I went into Dungeons and Dragons: Dark Alliance hoping for a fun game that might recapture the experience of the old Dark Alliance games and something I could play with friends. I came out of it having experienced a game so flawed, so rote, and so buggy that I wouldn’t recommend it to anyone, no matter how big of a DnD fan they are. Drizzt, Catti-brie, Wulfgar, and Bruenor Battlehammer deserved better, and life’s too short to play bad licensed games.

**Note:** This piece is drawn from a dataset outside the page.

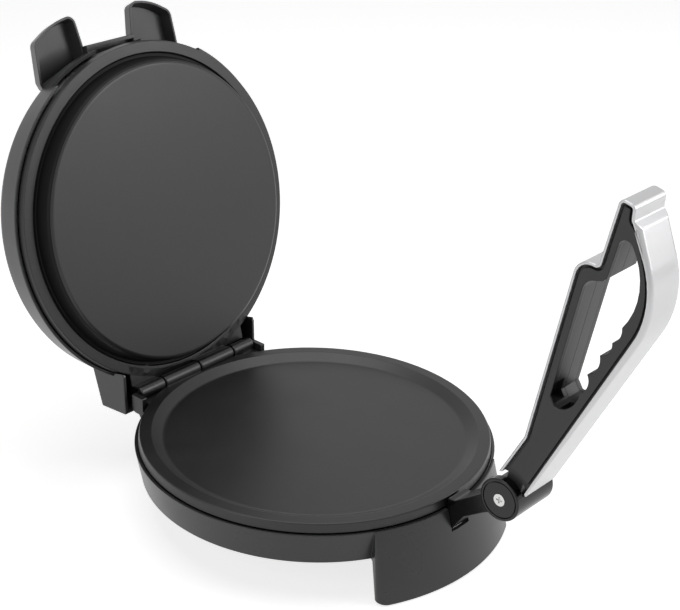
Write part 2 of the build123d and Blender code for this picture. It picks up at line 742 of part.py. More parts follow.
with BuildPart() as lid_shell:
    with BuildSketch(LID.offset(LUG_LIP)) as lug_rim:
        lug(lug_rim)
        mirror(about=Plane.YZ)
    extrude(amount=LUG_TOP - LUG_LIP, taper=LUG_TAPER)
    with BuildSketch(LID.offset(LUG_LIP)) as lug_hollow:
        lug(lug_hollow)
        offset(amount=-LUG_WALL, mode=Mode.REPLACE)
        mirror(about=Plane.YZ)
    extrude(amount=LUG_TOP - LUG_LIP - LUG_WALL, taper=LUG_TAPER, mode=Mode.SUBTRACT)
    with BuildSketch(LID_FRONT) as dome_section:
        rounded_polygon(
            dome_section,
            [
                (0, LID_RIM, 0),
                (LID_RIM_R, LID_RIM, 0),
                (LID_SHOULDER_R - 0.5, LID_CROWN - 2.5, 12),
                (60, LID_CROWN - 0.3, 0),
                (0, LID_CROWN, 0),
            ],
        )
    revolve(axis=LID_AXIS)
    # A straight bar closes the front between the lugs.
    with BuildSketch(LID_SIDE) as saddle_bar:
        rounded_polygon(
            saddle_bar,
            [
                (SADDLE_BAR_Y, SADDLE_RIM, 0),
                (SADDLE_BAR_Y + 1.6, SADDLE_BAR_TOP, 1.5),
                (-134, SADDLE_BAR_TOP, 0),
                (-134, SADDLE_RIM, 0),
            ],
        )
    extrude(amount=LUG_INNER - 1.5, both=True)
    with BuildSketch(LID_SIDE) as housing_section:
        rounded_polygon(
            housing_section,
            [
                (113, LID_RIM, 0),
                (117.5, PAN_TOP + 5, 0),
                (121, PAN_TOP + 4, 0),
                (HOUSING_BACK, PAN_TOP + 10.5, 0),
                (HOUSING_BACK - 4.5, PAN_TOP + 39.8, 1.5),
                (113, PAN_TOP + 43, 0),
            ],
        )
    extrude(amount=HOUSING_HALF, both=True)
    with BuildSketch(LID_FRONT) as dome_hollow:
        rounded_polygon(
            dome_hollow,
            [
                (0, LID_RIM - 30, 0),
                (LID_PLATE_R + 1.5, LID_RIM - 30, 0),
                (LID_PLATE_R + 1.5, LID_RIM, 0),
                (LID_SHOULDER_R - WALL - 0.5, LID_CROWN - WALL - 2.5, 9.5),
                (60, LID_CROWN - WALL - 0.3, 0),
                (0, LID_CROWN - WALL, 0),
            ],
        )
    revolve(axis=LID_AXIS, mode=Mode.SUBTRACT)
    with BuildSketch(LID_SIDE) as housing_hollow:
        rounded_polygon(
            housing_hollow,
            [
                (100, PAN_TOP - 5, 0),
                (HOUSING_BACK - 1.1, PAN_TOP - 5, 0),
                (HOUSING_BACK - 7, PAN_TOP + 37.2, 1),
                (112, PAN_TOP + 40.4, 0),
                (100, PAN_TOP + 40.4, 0),
            ],
        )
    extrude(amount=HOUSING_HALF - WALL, both=True, mode=Mode.SUBTRACT)
    # The rim is higher at the front, and higher again between the lugs.
    with BuildSketch(LID.offset(LID_RIM)):
        with Locations((0, -125)):
            Rectangle(151, 40)
    extrude(amount=FRONT_RIM - LID_RIM, mode=Mode.SUBTRACT)
    with BuildSketch(LID.offset(FRONT_RIM)):
        with Locations((0, -125)):
            Rectangle(2 * SADDLE_HALF, 40)
    extrude(amount=SADDLE_RIM - FRONT_RIM, mode=Mode.SUBTRACT)
    with BuildSketch(LID.offset(SADDLE_RIM)):
        with Locations((0, -130)):
            Rectangle(2 * SADDLE_HALF, -2 * (SADDLE_BAR_Y + SADDLE_BAR_WALL + 130))
    extrude(amount=SADDLE_BAR_TOP - SADDLE_BAR_WALL - SADDLE_RIM, mode=Mode.SUBTRACT)
    # Screw posts at the back, bearing posts and hooks at the front.
    with BuildSketch(LID.offset(RING_BACK)):
        with Locations(*TAB_SCREWS):
            Circle(4.8)
            Circle(1.7, mode=Mode.SUBTRACT)
    extrude(amount=LUG_LIP + 6 - RING_BACK)
    with BuildSketch(LID.offset(UPPER_SHIELD_Z + SHEET)):
        with Locations(*LID_POSTS):
            Circle(5)
    extrude(amount=LID_CROWN - WALL / 2 - UPPER_SHIELD_Z - SHEET)
    with BuildSketch(LID.offset(HOOK_Z)):
        for angle in HOOK_ANGLES:
            with Locations(Location(polar(136.5, angle), angle)):
                Rectangle(8, 6)
    extrude(amount=3)
    with BuildSketch(LID.offset(LID_CROWN)):
        with Locations(*LENSES):
            Circle(LENS_R + 0.1)
    extrude(amount=-8, mode=Mode.SUBTRACT)
export("lid_shell", lid_shell)

with BuildPart() as lamp_holder:
    with BuildSketch(LID.offset(LID_CROWN - 11)):
        with Locations((0, -85)):
            Rectangle(90, 13)
    extrude(amount=1.5)
    with BuildSketch(LID.offset(LID_CROWN - 9.5)):
        with Locations(*LENSES):
            Circle(5)
            Circle(3.6, mode=Mode.SUBTRACT)
    extrude(amount=3.5)
    with BuildSketch(LID.offset(LID_CROWN - 9.5)):
        with Locations((0, -85)):
            Rectangle(12, 8)
    extrude(amount=5.8)
export("lamp_holder", lamp_holder)

for name, place in zip(("power_lens", "ready_lens"), LENSES):
    with BuildPart() as lens:
        with BuildSketch(LID.offset(LID_CROWN - 5.5)):
            with Locations(place):
                Circle(LENS_R)
        extrude(amount=6)
        fillet(lens.faces().sort_by(Axis(LID.origin, LID.z_dir))[-1].edges(), radius=0.8)
    export(name, lens)

with BuildPart() as upper_thermostat:
    with BuildSketch(LID.offset(UPPER_BACK)):
        with Locations((0, 40)):
            Circle(9)
    extrude(amount=5)
    with BuildSketch(LID.offset(UPPER_BACK + 5)):
        with Locations((0, 40)):
            Circle(7)
    extrude(amount=4)
export("upper_thermostat", upper_thermostat)

# ---- lever: silver cover round two dark halves that meet at X = 0 ----
NECK_HALF = 14.7
HALF_WALL = 2.5
POCKET_IN = 4.0
LEVER_SCREWS = [(60, -13), (139.6, -44.2), (244, -26.4)]


def lever_outline(sketch, heel, root, inset):
    """Draw the lever from the side. heel is its corner behind the grip, root its end at the pivot."""
    rounded_polygon(
        sketch,
        [
            (0, root, 0),
            (0, 14.3, 0),
            (58, -3, 12),
            (205.9, -3, 12.5),
            (206.9, -18.7, 2.4),
            (257.9, -19.7, 4.5),
            (257.4, -31.9, 4.5),
            (247.6, -33.4, 2.5),
            (244, -39.2, 4),
            (*heel, 70),
        ],
    )
    if inset:
        offset(amount=-inset, mode=Mode.REPLACE)


def grip_opening():
    """Draw the grip opening: straight in front, four finger scallops behind."""
    with BuildLine() as outline:
        Polyline((95.6, -25.6), (93.6, -21.3), (93.6, -17.6), (98.9, -12.4), (185.8, -12.4))
        ThreePointArc((185.8, -12.4), (192.1, -14.7), (195.9, -20.2))
        Polyline((195.9, -20.2), (198.1, -24.7), (201.3, -27), (226, -27.7))
        ThreePointArc((226, -27.7), (232.2, -31), (231.4, -36.8))
        ThreePointArc((231.4, -36.8), (204.9, -50.8), (175, -47.2))
        ThreePointArc((175, -47.2), (167.4, -47.8), (161.4, -43.9))
        ThreePointArc((161.4, -43.9), (153.6, -43.8), (147.9, -38.3))
        ThreePointArc((147.9, -38.3), (137.7, -39.4), (129.9, -33.8))
        ThreePointArc((129.9, -33.8), (121.8, -36.6), (114.1, -32.8))
        ThreePointArc((114.1, -32.8), (104.5, -31.6), (95.6, -25.6))
    make_face(outline.edges())


with BuildPart() as lever_cover:
    with BuildSketch(LEVER) as cover_outline:
        lever_outline(cover_outline, (195.9, -69), -13.5, 0)
    extrude(amount=LEVER_HALF, both=True)
    fillet(
        lever_cover.edges().filter_by(
            lambda e: abs(abs(e.center().X) - LEVER_HALF) < 0.01
            and LEVER.to_local_coords(e.center()).Y < -36
        ),
        radius=BACK_ROUND,
    )
    with BuildSketch(LEVER) as cover_inside:
        lever_outline(cover_inside, (198.7, -67.2), -13.7, BAND)
    extrude(amount=LEVER_HALF, both=True, mode=Mode.SUBTRACT)
    with BuildSketch(LEVER):
        Circle(LEVER_CLEAR_R)
    extrude(amount=30, both=True, mode=Mode.SUBTRACT)
export("lever_cover", lever_cover)

for name, side in (("lever_half_left", 1), ("lever_half_right", -1)):
    with BuildPart() as lever_half:
        with BuildSketch(LEVER) as half_outline:
            lever_outline(half_outline, (198.7, -67.2), -13.7, BAND + 0.05)
        extrude(amount=side * HALF_FACE)
        with BuildSketch(LEVER.offset(side * HALF_FACE)) as face_outline:
            lever_outline(face_outline, (198.7, -67.2), -13.7, BAND + GROOVE)
            Circle(FACE_CLEAR_R, mode=Mode.SUBTRACT)
        extrude(amount=side * (HALF_RAISED - HALF_FACE))
        # Hollow inside, with walls along the outline and round the grip opening.
        with BuildSketch(LEVER) as hollow_outline:
            lever_outline(hollow_outline, (198.7, -67.2), -13.7, BAND + HALF_WALL)
            Circle(LEVER_CLEAR_R + HALF_WALL, mode=Mode.SUBTRACT)
            with Locations(*LEVER_SCREWS):
                Circle(4.2, mode=Mode.SUBTRACT)
            with BuildSketch(mode=Mode.SUBTRACT):
                grip_opening()
                offset(amount=HALF_WALL, kind=Kind.INTERSECTION, mode=Mode.REPLACE)
        extrude(amount=side * (HALF_FACE - HALF_WALL), mode=Mode.SUBTRACT)
        with BuildSketch(LEVER):
            grip_opening()
        extrude(amount=side * 30, mode=Mode.SUBTRACT)
        # Two pockets at the lower end of the opening, with a rib between them.
        if side > 0:
            with BuildSketch(LEVER.offset(POCKET_IN)):
                with Locations((101.5, -12.5)):
                    Rectangle(15, 8)
                with Locations((95.5, -26)):
                    Rectangle(11, 9)
            extrude(amount=HALF_FACE - 0.6 - POCKET_IN, mode=Mode.SUBTRACT)
        with BuildSketch(LEVER):
            Circle(LEVER_CLEAR_R)
        extrude(amount=side * 30, mode=Mode.SUBTRACT)
        # Neck and knuckle between the ears.
        with BuildSketch(LEVER):
            Circle(KNUCKLE_R)
            with Locations((12, -4)):
                Rectangle(24, 14)
        extrude(amount=side * NECK_HALF)
        with BuildSketch(LEVER):
            Circle(BUSH_R + 0.02)
            with Locations(*LEVER_SCREWS):
                Circle(1.5)
        extrude(amount=side * (NECK_HALF + 1), mode=Mode.SUBTRACT)
        if side < 0:
            with BuildSketch(LEVER.offset(-8)):
                with Locations(*LEVER_SCREWS):
                    Circle(3)
            extrude(amount=-20, mode=Mode.SUBTRACT)
    export(name, lever_half)

with BuildPart() as lever_bushing:
    with BuildSketch(LEVER):
        Circle(BUSH_R)
        Circle(BOLT_R + RUN_CLEARANCE, mode=Mode.SUBTRACT)
    extrude(amount=NECK_HALF + 0.1, both=True)
export("lever_bushing", lever_bushing)

with BuildPart() as lever_screws:
    with BuildSketch(LEVER.offset(-8)):
        with Locations(*LEVER_SCREWS):
            Circle(2.8)
    extrude(amount=-2)
    with BuildSketch(LEVER.offset(-8)):
        with Locations(*LEVER_SCREWS):
            Circle(1.48)
    extrude(amount=20)
export("lever_screws", lever_screws)
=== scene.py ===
import json
from math import copysign, cos, pi, radians, sin, tan

import bpy
from mathutils import Matrix, Vector


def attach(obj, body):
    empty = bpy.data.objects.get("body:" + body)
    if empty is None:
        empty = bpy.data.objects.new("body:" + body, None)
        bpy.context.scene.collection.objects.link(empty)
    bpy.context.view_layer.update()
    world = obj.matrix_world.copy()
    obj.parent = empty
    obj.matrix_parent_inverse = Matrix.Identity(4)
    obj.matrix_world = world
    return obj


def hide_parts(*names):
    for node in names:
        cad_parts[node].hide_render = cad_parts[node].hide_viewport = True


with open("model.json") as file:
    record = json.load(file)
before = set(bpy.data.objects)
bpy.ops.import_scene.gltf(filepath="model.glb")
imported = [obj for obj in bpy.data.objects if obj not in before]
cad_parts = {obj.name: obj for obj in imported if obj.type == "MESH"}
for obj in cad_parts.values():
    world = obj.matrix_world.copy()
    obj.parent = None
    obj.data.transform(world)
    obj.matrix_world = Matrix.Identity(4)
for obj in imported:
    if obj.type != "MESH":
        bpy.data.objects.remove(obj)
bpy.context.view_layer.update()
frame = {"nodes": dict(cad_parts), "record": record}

# Lengths in the outlines below are millimetres in the frame's axes; meshes are made in metres.
MM = 0.001

# ---- driving dimensions, the same as the source's ----
PAN_TOP = 65.0
PLATE_R = 140.0
FLOOR_R = 121.0
PAN_DEPTH = 5.0
UNDER_Z = 55.0
RIB_Z = 48.0
ELEMENT_R = 85.0
TUBE_R = 4.0
FLANGE_Z = 33.0
LOWER_BOSS_Z = 44.0
NOTCH_BASE = PAN_TOP - 26
SHELL_R = 144.0
SHELL_FOOT_R = 139.0
SHELL_RIM = PAN_TOP - 8
SHELL_BASE = 30.5
WALL = 2.5
POST_INNER = 66.6
POST_OUTER = 71.4
POST_TOP = PAN_TOP + 3.5
POST_BASE = PAN_TOP - 12.3
APRON_TOP_R = 144.6
APRON_FOOT_R = 159.5
APRON_HALF_ANGLE = 30.0
APRON_FOOT_Z = 1.0
APRON_WALL = 3.0
HINGE_Y = 138.0
HINGE_Z = PAN_TOP + 2.5
BARREL_R = 5.2
KNUCKLES = [-65.6, -38.4, 2.0, 41.3, 65.6]
UPPER_KNUCKLES = [(KNUCKLES[0], KNUCKLES[1]), (KNUCKLES[2], KNUCKLES[3])]
LOWER_KNUCKLES = [(KNUCKLES[1], KNUCKLES[2]), (KNUCKLES[3], KNUCKLES[4])]
END_GAP = 0.7
RELIEF_R = BARREL_R + 0.6
LID_OPEN = 103.2
LID_RING = PAN_TOP + 10
RING_BACK = LID_RING + 5
UPPER_BACK = PAN_TOP + 2.5
UPPER_SHIELD_Z = PAN_TOP + 19
TAB_SCREWS = [(-45.85, 124.2), (45.85, 124.2)]
LENSES = [(-36, -85), (36, -85)]
PRESS_FACE = PAN_TOP - 2.5
PRESS_R = 124.0
PRESS_ROOT_R = 126.8
LID_PLATE_R = 139.0
LID_RIM = PAN_TOP + 16
LID_RIM_R = 143.0
LID_SHOULDER_R = 137.8
LID_CROWN = PAN_TOP + 50
LUG_LIP = PAN_TOP + 40
LUG_TOP = PAN_TOP + 52
LUG_INNER = 27.0
LUG_OUTER = 73.0
LUG_TAPER = 17.0
LUG_WALL = 2.2
HOUSING_HALF = 76.0
HOUSING_BACK = 154.6
PIVOT_Y = -196.2
PIVOT_Z = PAN_TOP + 28.3
EAR_R = 16.7
EAR_OUT = 21.75
EAR_IN = 15.0
TROUGH_R = 14.6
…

This game was reviewed on the PC.


THE GOOD

It looks and sounds good. Combat can be interesting and feels pretty good. The characters are all distinct. Loot is handled well.

THE BAD

Shockingly poor storytelling. Basically no enemy variety. Lackluster sidequests. No way to access your character sheet in levels. No local co-op. Levels all feel the same. Poor puzzles. It's incredibly buggy. No cross-play.

Final Verdict:
POOR
Dungeons and Dragons: Dark Alliance has good ideas, but poor enemy variety, samey levels, bad puzzles, a shockingly poor story, the lack of local co-op, several quality-of-life issues, and numerous bugs that affect every aspect of the game make it hard to recommend to anyone, no matter how much they like the source material.